Giselle ha sido la coreografía escogida, mas no una cualquiera, De Luz se decanta por una aldeana española que hace nacer en Moncayo. Es decir, ella es casi maña. Todo un acierto para revitalizar un mito, a veces demasiado frío, de la danza clásica internacional.
Respetando la esencia que define la coreografía original de Perrot y Coralli, el coreógrafo y director, va tejiendo la historia con la rima de Bécquer y los colores de Aragón. El otoño del primer acto se dibuja "allí donde cae la lluvia con un son eterno…" y la alegría juvenil de Giselle se transparenta en "las largas noches del helado invierno, cuando las maderas crujir hace el viento".
La historia mil veces contada, perdón, bailada, despega con frescura. Sin embargo, Giselle en las carnes de Giada Rossi convence en los primeros minutos, pero se pierde en los terceros. Algo desentona en su fragilidad y es quizá la ausencia de virtuosismo que nunca se riñe con el lirismo.
En cambio, Alessandro Riga en el papel de Albrecht consigue un nivel plausible y, lo que es más importante, estable durante toda su interpretación. Los cambios en la coreografía, esos que nos desconcierta por momentos y nos alegra en otros, trajo al primer acto un paso a dos que, diseñado para la exhibición de las figuras en crecimiento, rompió con la estructura narrativa y no se ubica entre los aciertos, muchos, de esta propuesta.
De especial relevancia y, por consiguiente, digno de mencionar es la incorporación oportuna de elementos propios de la danza aragonesa que, lejos de desentonar, suma matices agradables.
Con el avance del primer acto, la aparición de los nobles, aquí llamados "viajeros", nos deja escenas que necesitan rodaje interpretativo. Recordemos que Bathilde, la prometida oficial de Albrecht, debe ser rica en gesticulación para impregnar de sabor a la tragedia que se va gestando. En la noche del estreno, Elisabet Biosca estuvo lejos de otras Bathildes que acuden a mi memoria. Algo similar ocurrió con las interpretaciones de Isaac Montllor (Hilarion) y la madre (Eva Pérez), personajes de fuerza que enfatizan la arista dramática de este ballet.
Para el final de la primera parte, la tan esperada escena de la locura que desencadena la prematura muerte de Giselle, De Luz nos sorprende con innovaciones atinadas como la sustitución de la espada por un arma de fuego o la lentitud del mismo proceso. Sin embargo, el cuerpo de baile, escaso en esta escena, no logró la sinergia vista en otras versiones. El dramatismo, necesario y esperado, de la muerte por amor infartado no alcanzó ese desasosiego que arranca lágrimas en un público entregado. Alguien dijo: "Faltó energía".

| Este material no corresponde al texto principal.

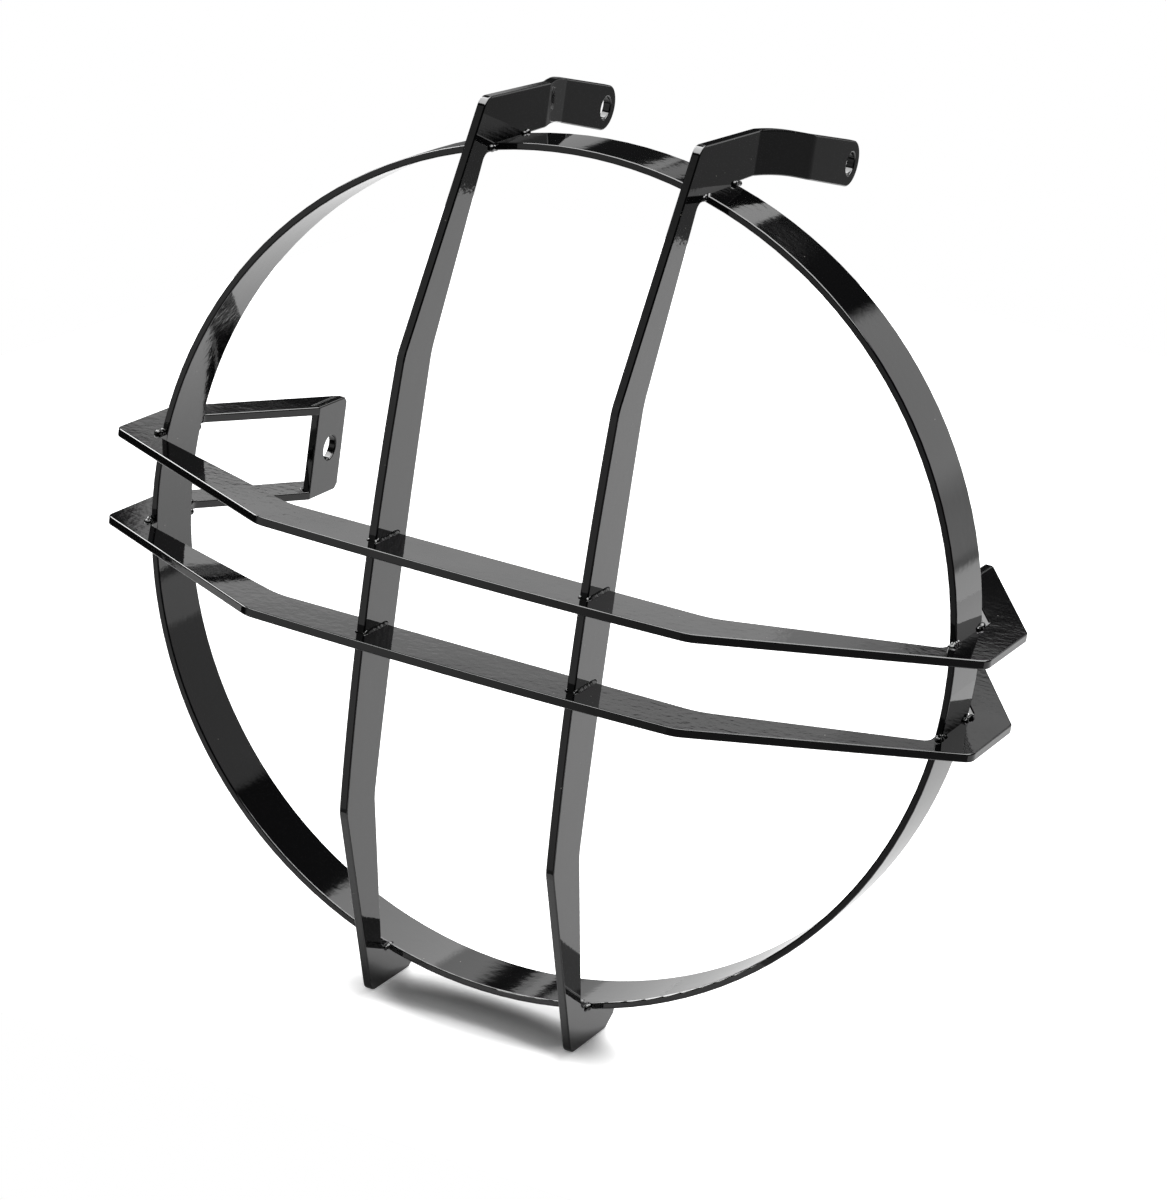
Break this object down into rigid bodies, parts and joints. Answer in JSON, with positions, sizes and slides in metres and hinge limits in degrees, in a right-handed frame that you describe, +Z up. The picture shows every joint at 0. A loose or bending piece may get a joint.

Entonces llegó el bosque del segundo acto, siempre lúgubre y esta vez más. Giselle baila para salvar los restos de un amor perdido. Entre sus puntas corre un aliento abrasador que susurra: "Aunque invisible, al lado tuyo respiro yo".
Superior en muchos sentidos al primer acto, el momento de las Wilis demostró la potencia de la Compañía. Kayoko Everhart (Myrtha) danzó desde la precisión sin hacer sufrir al virtuosismo. De igual manera Ana María Calderón (Moina) y Haruhi Otani (Zulma) destacaron con puntas seguras y sincronía.
Una vez más, debo señalar un trabajo débil de Hilarion que no supo resolver con destreza su retirada. En este acto, Giselle y Albrecht manifestaron una magnífica compenetración en su lucha por la supervivencia de aquello que no lograron materializar en vida de Giselle.
Con algunas sombras y cuantiosos brillos la CND nos deja un espectáculo digno, prolegómeno de excelentes trabajos venideros. Alguna vez me han preguntado ¿en cuántas ocasiones has visto Giselle? No las he contado, miles pueden ser. En algún lugar del cerebro guardo las locuras de la Alonso, la levedad de la Feijoo o aquellos eternos balances de Viengsay Valdés. Es probable que a estas escenas se sumen el conjunto logrado por la CND quizá con la probable etiqueta que reza: "… allí donde el sepulcro se cierra abre una eternidad".